IF the prerequisites.sh script fails and does not provide guidance, then try rerunning it. If the failure persists, then open a support ticket for guidance before proceeding.

Stage 0.5 - Backup VCS Data

To prevent any possibility of losing configuration data, backup the VCS data and store it in a safe location. See Version_Control_Service_VCS.md for these procedures.

IMPORTANT: As part of this stage, only perform the backup, not the restore. The backup procedure is being done here as a precautionary step.

Stage 0.6 - Backup Workload Manager Data

To prevent any possibility of losing Workload Manager configuration data or files, a back-up is required. Please execute all Backup procedures (for the Workload Manager in use) located in the Troubleshooting and Administrative Tasks sub-section of the Install a Workload Manager section of the HPE Cray Programming Environment Installation Guide: CSM on HPE Cray EX. The resulting back-up data should be stored in a safe location off of the system.

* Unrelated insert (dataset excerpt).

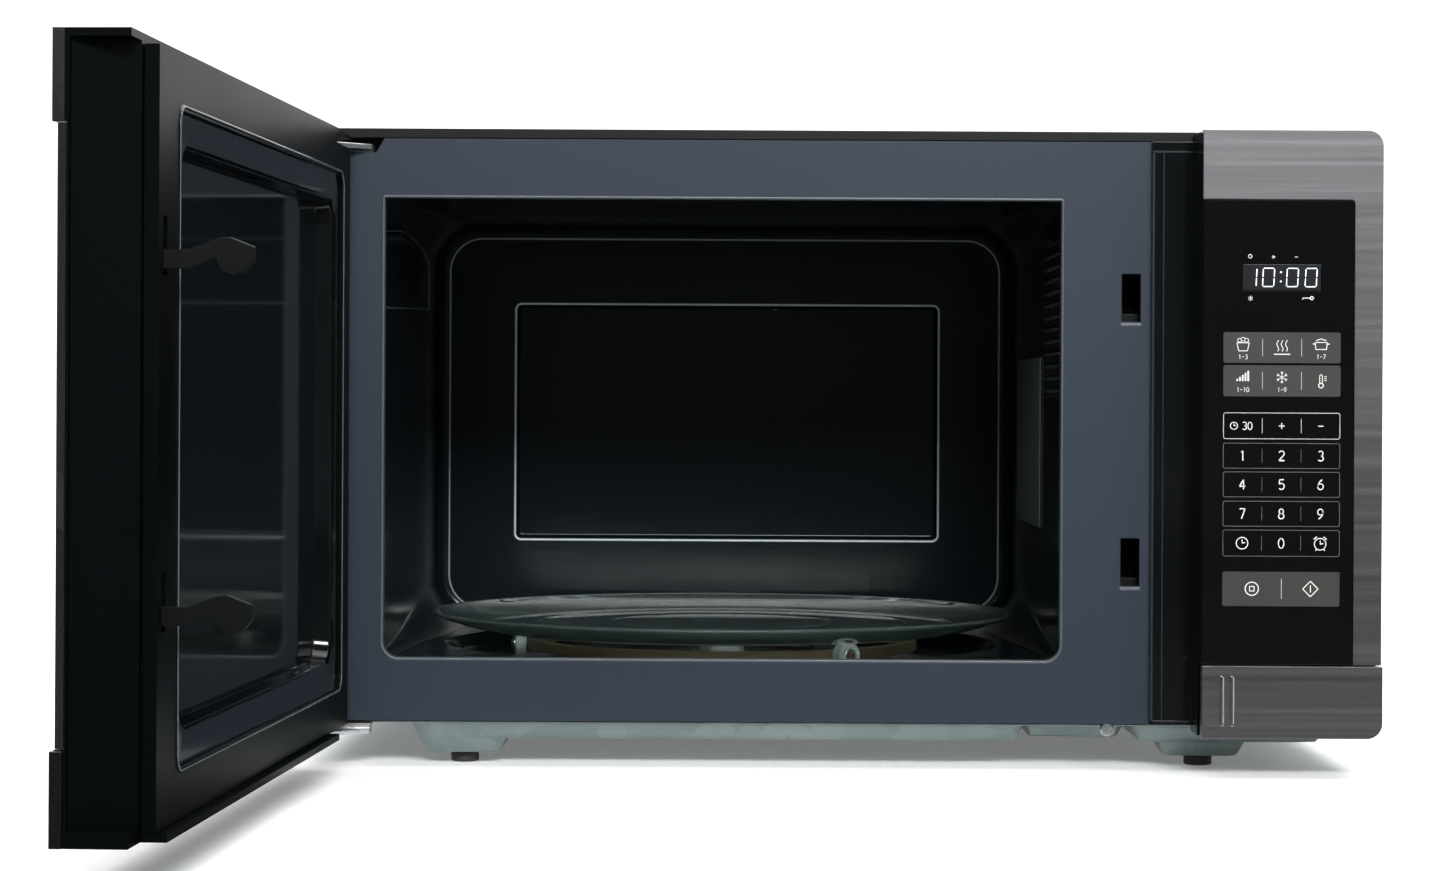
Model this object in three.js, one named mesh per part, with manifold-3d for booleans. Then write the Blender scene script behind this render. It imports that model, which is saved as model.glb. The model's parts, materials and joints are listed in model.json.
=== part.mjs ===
// Countertop microwave oven: a sheet-steel cabinet round a cooking cavity, a side-hinged door held by two
// hooks, a control panel with a push button that releases the door, and a glass tray on a roller ring.
// Millimetres, +Z up, +X to the right seen from the front, +Y towards the back.
// The pieces are placed in the cabinet's own frame: X = 0 on the cabinet's middle plane, Y = 0 on the
// front plate's face and Z = 0 on the surface that the feet stand on. The last lines move the whole
// object so that the origin is the middle of its bounding box's base, with the door open.
import * as THREE from "three";
import { mergeVertices } from "three/addons/utils/BufferGeometryUtils.js";
import Module from "manifold-3d";

const wasm = await Module();
wasm.setup();

// ---------------------------------------------------------------- driving dimensions

const cabinetWidth = 525;
const cabinetHeight = 314;
const cabinetDepth = 366;
const cabinetCornerRadius = 7;
const sheet = 0.8;
const fitGap = 0.3; // between pieces that touch on the real oven
const frontReturn = 4.6; // width of the cabinet's folded front edge

const openingLeftMargin = 39.3; // from the cabinet's left side
const latchStile = 42.8; // front plate between the opening and the panel's flange
const openingTopMargin = 32.8; // from the cabinet's top
const openingBottom = 52.4;
const openingLowerRadius = 9;
const openingUpperRadius = 1.5;
const frontPlateThickness = 1;
const frontPlateBottom = 22.7;

const cavityOversize = 2; // cavity walls stand this far outside the opening
const rearRoom = 28.2; // between the cavity's back end and the back of the cabinet
const floorStep = 1.9; // cavity floor below the opening's lower edge
const cavityBackEmboss = 6;
const recessDepth = 8;
const recessMargin = 7.5; // the tray reaches this far past the recess

const trayWallGap = 10.75; // between the tray and the nearest cavity wall
const trayThickness = 4.2;
const trayRimRise = 10.5;
const rollerRadius = 7;
const rollerWidth = 6;
const rollerBore = 2.1;
const axleRadius = 2;
const rollerInset = 40.5; // from the recess's edge to the middle of a roller
const rollerStartAngle = -174;
const rollerCount = 3;
const couplerRadius = 12;
const shaftRadius = 4;

const panelWidth = 86.85;
const faceDepth = 35; // door and panel faces stand this far in front of the front plate
const panelTopInset = 1.35; // below the cabinet's top
const panelBottom = 19.5;
const panelCornerRadius = 7.6;
const bandHeight = 33.65; // brushed band along the top of the panel and of the door
const sideStripWidth = 13.7;
const trimThickness = 1.2;
const panelWall = 2.5;
const buttonHeight = 34.7;
const buttonThickness = 7.2;
const buttonTravel = 5;
const buttonGap = 0.7;
const flangeWidth = 20.45; // black flange between the front plate's bare face and the panel's side
const flangeThickness = 2.7;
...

Stage 0.7 - Update the Storage Node runcmds for reboots

To prevent accidental storage cloud-init runs and also to ensure the Ceph services are set to auto-start on boot, please run the below script on ncn-m001:

ncn-m001# python3 /usr/share/doc/csm/scripts/patch-ceph-runcmd.py

Stage 0.8 - Backup BSS Data

In the event of a problem during the upgrade which may cause the loss of BSS data, perform the following to preserve this data.

ncn-m001# cray bss bootparameters list --format=json >bss-backup-$(date +%Y-%m-%d).json

The resulting file needs to be saved in the event that BSS data needs to be restored in the future.

Once the above steps have been completed, proceed to Stage 1.